In Italia in realtà la situazione va ogni anno peggiorando e si perdono in media tra i 2.500 e 4.500 infermieri l’anno: dal 2009 (anno dell’ultimo contratto e anno in cui sono iniziati i piani di rientro per le Regioni fortemente in deficit economico, quasi tutte del Sud) si sono perse 12.031 unità di personale.

La carenza di infermieri è considerata un grave rischio per i sistemi sanitari anche a livello internazionale.

La campagna “Nursing Now”, avviata quest’anno da Oms e Icn, l’International Council of Nurses, Consiglio internazionale delle infermiere, sottolinea anzitutto che senza interventi – ritenuti necessari e urgenti – nel 2030 mancheranno nel mondo 9 milioni di infermieri e aggiunge che è necessario migliorare la percezione degli infermieri, migliorare la loro influenza e massimizzare il loro contributo per garantire che tutti abbiano accesso alla salute e all’assistenza sanitaria.
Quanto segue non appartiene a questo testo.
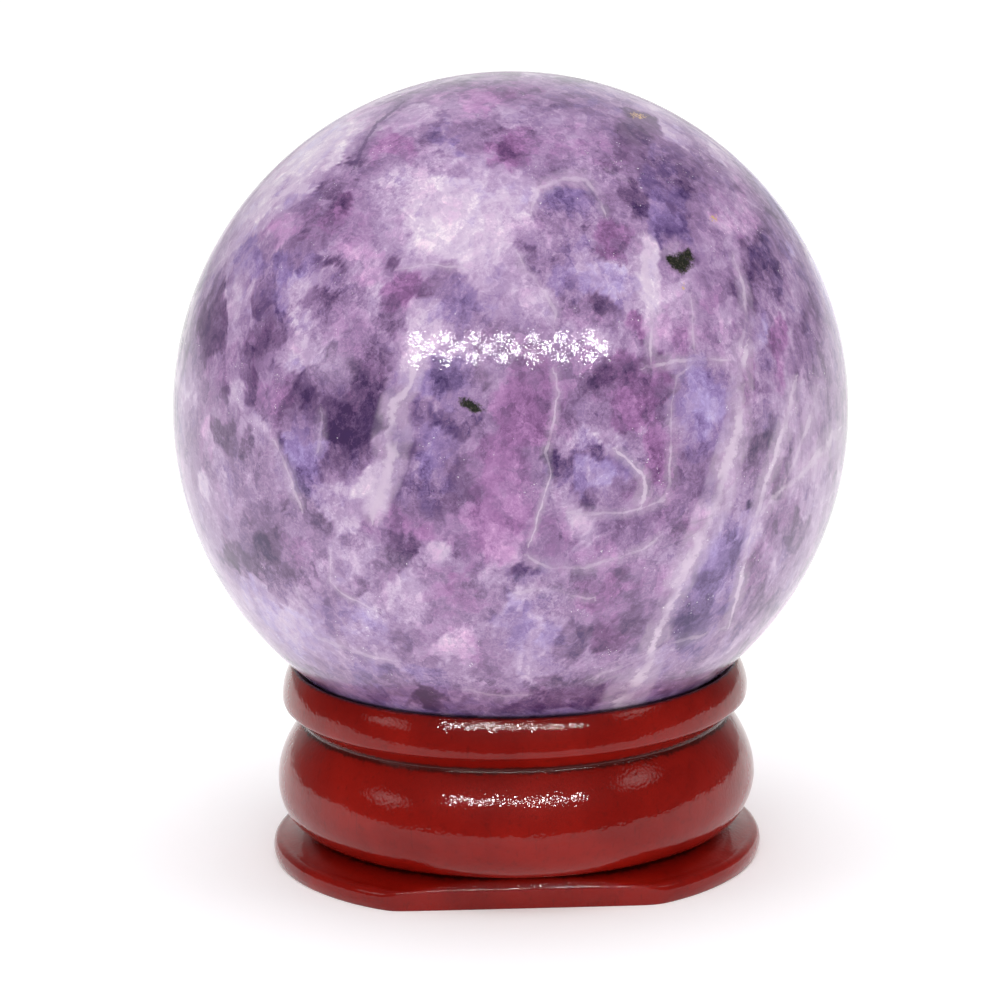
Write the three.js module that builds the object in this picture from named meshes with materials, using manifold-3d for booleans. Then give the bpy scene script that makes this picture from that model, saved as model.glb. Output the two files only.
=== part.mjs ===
import * as THREE from "three";
import { mergeVertices } from "three/addons/utils/BufferGeometryUtils.js";
import Module from "manifold-3d";

// A polished ball of purple mica stone that rests on a small turned stand of lacquered wood.
// Sizes are in millimetres with +Z up. The origin is the centre of the stand's underside,
// and the front of the object looks along -Y.

// Ball
const BALL_DIAMETER = 40;

// Heights of the stand's mouldings, stacked from the table up
const FOOT_EDGE_HEIGHT = 0.62;
const FOOT_SHOULDER_HEIGHT = 0.66;
const FOOT_TOP_RISE = 0.57;
const BEAD_LOWER_HEIGHT = 3.45;
const BEAD_UPPER_HEIGHT = 3.15;
const RING_UNDERCUT_HEIGHT = 1.05;
const RING_LIP_HEIGHT = 0.5;
const RING_CROWN_HEIGHT = 1.9;

// Radii of the same mouldings
const SOLE_RADIUS = 14.45;
const FOOT_RADIUS = 14.62;
const FOOT_SHOULDER_RADIUS = 14.05;
const LOWER_CREASE_RADIUS = 12.1;
const BEAD_RADIUS = 14.28;
const UPPER_CREASE_RADIUS = 12.8;
const RING_UNDERCUT_RADIUS = 13.65;
const RING_RADIUS = 13.92;
const RIM_RADIUS = 13.3;

// Seat: a cone turned into the stand's top that touches the ball along one circle,
// and below it a shallow dish that stays clear of the ball
const MOUTH_RADIUS = 13.14;
const SEAT_CONTACT_RADIUS = 12.3;
const SEAT_INNER_RADIUS = 11.6;
const SEAT_GAP = 0.1;
const DISH_CLEARANCE = 0.8;

// Two flats cut on the foot after turning, front and back
const FLAT_DISTANCE = 12.15;
const FLAT_TURN_DEG = 2;

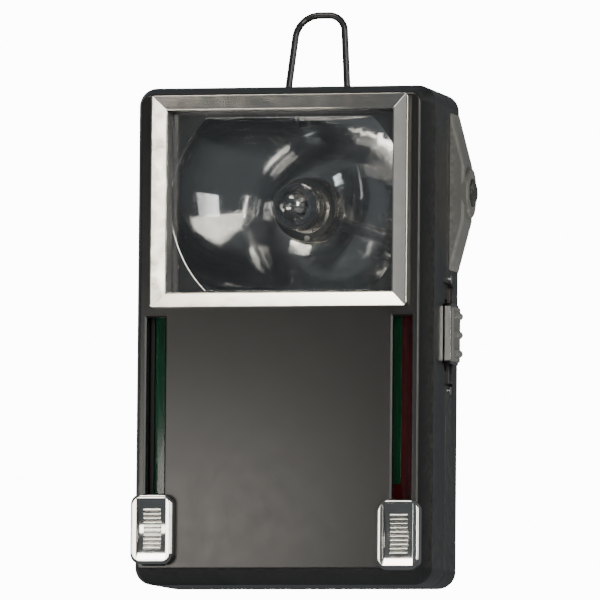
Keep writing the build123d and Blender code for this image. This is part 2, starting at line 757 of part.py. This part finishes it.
def make_signal_button():
    high = side_x + 4.7
    with BuildPart() as pod:
        with BuildSketch(at_depth(pod_depth + pod_width / 2)):
            with BuildLine():
                Polyline(
                    (side_x, pod_z - pod_length / 2), (side_x + 0.4, pod_z - pod_length / 2),
                    (high - 1.0, pod_z - 6.8), (high - 1.0, pod_z + 6.8),
                    (side_x + 0.4, pod_z + pod_length / 2), (side_x, pod_z + pod_length / 2),
                    close=True,
                )
            make_face()
        extrude(amount=pod_width)
        long_edges = pod.edges().filter_by(lambda e: e.center().X > side_x + 1.0)
        fillet(long_edges.filter_by(lambda e: abs(e.center().Y - (front_y + pod_depth)) > 3), 0.9)
        with BuildSketch(at_side(side_x + 2.6)):
            with Locations((pod_depth, pod_z)):
                SlotOverall(12.4, pod_width, rotation=90)
        extrude(amount=high - side_x - 2.6)
        fillet(pod.faces().sort_by(Axis.X)[-1].edges(), 0.6)
        side_rod(pod_depth, pod_z, button_radius + 0.12, side_x - 1, high + 1, Mode.SUBTRACT)
        side_rod(pod_depth, pod_z, button_radius + 0.85, side_x - 1, high - 1.6, Mode.SUBTRACT)
        for z in pod_screw_z:
            side_rod(pod_depth, z, 0.72, side_x - 1, side_x + 1.2, Mode.SUBTRACT)
    save(pod.part, "button_pod")

    with BuildPart() as button:
        section = Plane(origin=(0, front_y + pod_depth, pod_z), x_dir=(1, 0, 0), z_dir=(0, -1, 0))
        with BuildSketch(section):
            with BuildLine():
                Polyline(
                    (high + 0.35, button_radius), (high - 1.75, button_radius),
                    (high - 1.75, button_radius + 0.7), (high - 2.6, button_radius + 0.7),
                    (high - 2.6, button_stem_radius), (inner_x - 0.65, button_stem_radius),
                    (inner_x - 0.65, 0), (high + 1.2, 0),
                )
                ThreePointArc((high + 1.2, 0), (high + 0.98, button_radius * 0.52), (high + 0.35, button_radius))
            make_face()
        revolve(axis=Axis((0, front_y + pod_depth, pod_z), (1, 0, 0)))
    save(button.part, "signal_button")

    with BuildPart() as spring:
        with BuildLine():
            coil = Helix(
                pitch=0.62, height=1.55, radius=2.55,
                center=(side_x + 0.26, front_y + pod_depth, pod_z), direction=(1, 0, 0),
            )
        with BuildSketch(Plane(coil @ 0, z_dir=coil % 0)):
            Circle(0.2)
        sweep(is_frenet=True)
    save(spring.part, "button_spring")

    with BuildPart() as screws:
        for z in pod_screw_z:
            side_rod(pod_depth, z, 0.7, inner_x - 0.2, side_x + 1.1)
            side_rod(pod_depth, z, 1.4, inner_x - 0.9, inner_x)
            side_slab(pod_depth, z, 3.0, 0.35, inner_x - 1.5, inner_x - 0.5, mode=Mode.SUBTRACT)
    save(screws.part, "pod_screws")

    with BuildPart() as leaf:
        side_slab(pod_depth, (signal_leaf_foot_z - 2.5 + pod_z + 3) / 2, 4.4,
                  pod_z + 3 - (signal_leaf_foot_z - 2.5), signal_leaf_x - 0.15, signal_leaf_x + 0.14, 0.8)
    save(leaf.part, "signal_contact_leaf")


# ---------------------------------------------------------------- rear fittings


def make_bail():
    barrel_from, barrel_to = 4.6, 6.2
    with BuildPart() as bracket:
        slab(0, 107.6, 15.0, 9.6, body_depth, body_depth + 0.6, 1.0)
        for side in (-1, 1):
            low, high = sorted((side * barrel_from, side * barrel_to))
            side_rod(bail_depth, bail_z, 1.5, low, high)
            side_slab(body_depth + 0.8, bail_z, 1.6, 3.0, low, high)
            side_rod(bail_depth, bail_z, bail_wire_radius + running, low - 1, high + 1, Mode.SUBTRACT)
        for side in (-1, 1):
            rod(side * bracket_rivet_x, bracket_rivet_z, 0.98, body_depth - 1, body_depth + 2, Mode.SUBTRACT)
    save(bracket.part, "bail_bracket")

    with BuildPart() as bail:
        with BuildLine(at_depth(bail_depth)) as path:
            FilletPolyline(
                (4.3, bail_z), (8.3, bail_z), (6.7, 142.6), (-4.9, 142.6), (-8.9, bail_z),
                (-4.3, bail_z), radius=(1.5, 4.0, 6.2, 1.5),
            )
        with BuildSketch(Plane(path.line @ 0, z_dir=path.line % 0)):
            Circle(bail_wire_radius)
        sweep()
    save(bail.part, "hanging_bail")

    with BuildPart() as rivets:
        for side in (-1, 1):
            x = side * bracket_rivet_x
            rod(x, bracket_rivet_z, 0.95, body_depth - wall, body_depth + 0.8)
            rod(x, bracket_rivet_z, 1.5, body_depth + 0.6, body_depth + 1.0)
            rod(x, bracket_rivet_z, 1.4, body_depth - wall - 0.5, body_depth - wall)
        fillet(rivets.faces().sort_by(Axis.Y)[-2:].edges(), 0.25)
    save(rivets.part, "bracket_rivets")


def make_latch():
    # a bowed leaf inside the right wall, which grips the front shell when the cover is shut
    spring = bent_strip_in_plan(
        ((29.0, inner_x - 0.25), (24.0, inner_x - 0.25), (21.0, inner_x - 0.75), (19.0, inner_x - 0.35),
         (16.6, inner_x - 1.4)),
        0.8, 0.4, 9.0, latch_z - 4.5,
    )
    with BuildPart() as latch:
        add(spring)
        side_rod(latch_rivet_depth, latch_z, 0.78, inner_x - 2, inner_x + 1, Mode.SUBTRACT)
    save(latch.part, "latch_spring")

    with BuildPart() as rivet:
        side_rod(latch_rivet_depth, latch_z, 0.75, inner_x - 0.5, inner_x + 1.1)
        side_rod(latch_rivet_depth, latch_z, 1.4, inner_x - 0.95, inner_x - 0.47)
    save(rivet.part, "latch_rivet")


def bent_strip_in_plan(points, bend_radius, thickness, height, z_from):
    """A metal strip bent in plan, from (depth, X) points, standing on z_from."""
    with BuildPart() as strip:
        plan = Plane(origin=(0, front_y, z_from), x_dir=(0, 1, 0), z_dir=(0, 0, -1))
        with BuildSketch(plan):
            with BuildLine():
                FilletPolyline(*points, radius=bend_radius)
                offset(amount=thickness / 2, side=Side.BOTH)
            make_face()
        extrude(amount=-height)
    return strip.part


def make_battery_pad():
    with BuildPart() as pad:
        slab(0, 34.0, 50.0, 40.0, battery_front + battery_depth + 0.1, body_depth - wall, 2.0)
    save(pad.part, "battery_pad")



os.makedirs("parts", exist_ok=True)
make_front_shell()
make_rear_cover()
make_hinge_pin()
make_window()
make_slider(-1, "green", green_cap_z, green_top, green_depth)
make_slider(1, "red", red_cap_z, red_top, red_depth)
make_stop_pads()
make_chassis()
make_reflector()
make_bulb()
make_bulb_holder()
make_battery()
make_contact_strips()
make_switch()
make_signal_button()
make_bail()
make_latch()
make_battery_pad()
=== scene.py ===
"""Pocket signal torch: materials, the bulb's filament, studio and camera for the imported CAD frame."""

import json
from math import cos, pi, radians, sin

import bmesh
import bpy
from mathutils import Euler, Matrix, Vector


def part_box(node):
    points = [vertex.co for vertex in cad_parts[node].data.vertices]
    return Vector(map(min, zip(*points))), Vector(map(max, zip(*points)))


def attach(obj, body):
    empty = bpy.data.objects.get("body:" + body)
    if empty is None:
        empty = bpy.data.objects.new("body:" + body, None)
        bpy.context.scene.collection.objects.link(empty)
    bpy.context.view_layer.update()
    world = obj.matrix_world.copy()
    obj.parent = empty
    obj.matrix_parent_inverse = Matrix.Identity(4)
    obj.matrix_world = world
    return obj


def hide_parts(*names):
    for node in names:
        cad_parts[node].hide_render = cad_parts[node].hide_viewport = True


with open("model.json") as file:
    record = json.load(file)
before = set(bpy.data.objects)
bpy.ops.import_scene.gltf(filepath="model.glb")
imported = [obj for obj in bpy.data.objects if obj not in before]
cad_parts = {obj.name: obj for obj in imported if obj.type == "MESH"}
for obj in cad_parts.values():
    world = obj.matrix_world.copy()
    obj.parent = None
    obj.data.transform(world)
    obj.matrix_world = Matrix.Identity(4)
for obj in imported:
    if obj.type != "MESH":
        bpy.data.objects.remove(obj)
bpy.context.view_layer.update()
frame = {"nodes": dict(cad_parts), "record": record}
nodes = frame["nodes"]
MM = 0.001


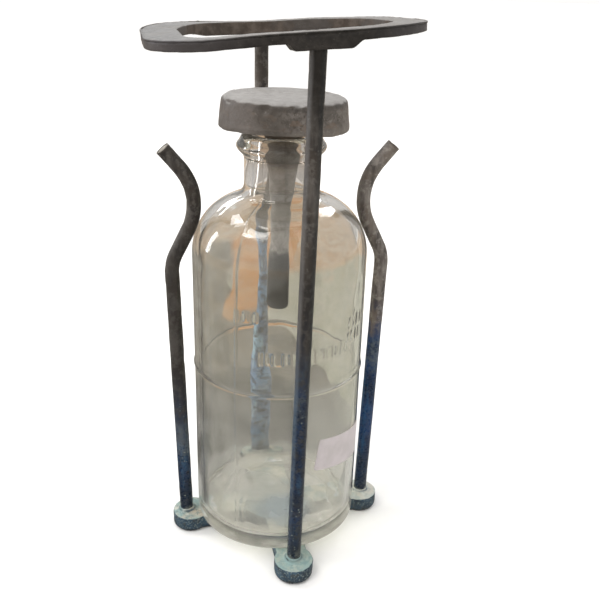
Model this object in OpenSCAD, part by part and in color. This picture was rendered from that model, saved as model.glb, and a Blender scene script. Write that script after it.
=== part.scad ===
// Acid bottle standing in a rod cage, with a loose lead stopper in its mouth.
// Millimetres, +Z up. The origin is the centre of the base's underside.
// +X is the right-hand prong, and -Y is the front rod.

/* [Base] */
// Radius of the circle on which the four rods stand
rod_circle_r = 34; // [33.4:0.1:36]
// Thickness of the base spider
base_t = 6; // [5:0.5:8]
// Distance from the centre to the middle of the left lobe
lobe_reach_left = 32.4; // [32.2:0.1:35]
// Distance from the centre to the middle of the right lobe
lobe_reach_right = 33.6; // [32.2:0.1:35]
// Distance from the centre to the middle of the front and back lobes
lobe_reach_y = 34.3; // [33:0.1:36]
// Radius of the round lobe at the end of each arm
lobe_r = 6.8; // [6.2:0.1:8]
// Width of each arm
arm_w = 11; // [8:0.2:12]

/* [Rods] */
// Diameter of the rods and prongs
rod_d = 4.8; // [4.4:0.1:5]
// Lean of the front rod towards +X, in degrees
front_lean = 0.9; // [0:0.1:1]
// Lean of the back rod towards -X, in degrees
back_lean = 0.3; // [0:0.1:1]

/* [Prongs] */
// Outward lean of the lower, straight part of each prong, in degrees
prong_lean = 1.3; // [1.2:0.1:1.6]
// Height at which the prong bends in over the bottle's shoulder
prong_bend_z = 101.6; // [101.4:0.1:103]
// Inward slope of the prong over the shoulder, in degrees from vertical
prong_in_angle = 27; // [25:0.5:27.5]
// Outward slope of the prong's tip, in degrees from vertical
prong_out_angle = 40.5; // [36:0.5:48]

/* [Yoke] */
// Height of the middle of the yoke's top face
yoke_top_z = 179.6; // [178:0.2:184]
// Length of the yoke, tab end to tab end
yoke_l = 81.8; // [79:0.2:84]
// Width of the yoke across the rods
yoke_w = 74.4; // [74:0.2:77]
// Thickness of the yoke's band
yoke_t = 3; // [2.8:0.1:4]
// Tilt of the yoke, right end up, in degrees
yoke_tilt = 4.1; // [0:0.1:4.6]
// Roll of the yoke, back side down, in degrees
yoke_roll = 0.8; // [0:0.1:1]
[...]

La campagna Oms-ICN prevede entro la fine del 2020 di raggiungere cinque obiettivi, analoghi in gran parte a quelli già evidenziati nella ricerca Oasi 2017 dalla Sda Cergas Bocconi:

  1. maggiori investimenti per migliorare la formazione, lo sviluppo professionale, gli standard, la regolamentazione e le condizioni di lavoro per gli infermieri;
  2. maggiore e migliore diffusione di pratiche efficaci e innovative nell’infermieristica;
  3. maggiore influenza per infermieri sulla politica sanitaria globale e nazionale, come parte di un più ampio sforzo per garantire che la forza lavoro della salute sia maggiormente coinvolta nel processo decisionale;
  4. più infermieri in posizioni di comando e maggiori opportunità di sviluppo a tutti i livelli;
  5. fornire ai responsabili politici e decisionali riferimenti per comprendere dove l’infermieristica può avere il maggiore impatto, cosa impedisce agli infermieri di raggiungere il loro pieno potenziale e come affrontare questi ostacoli.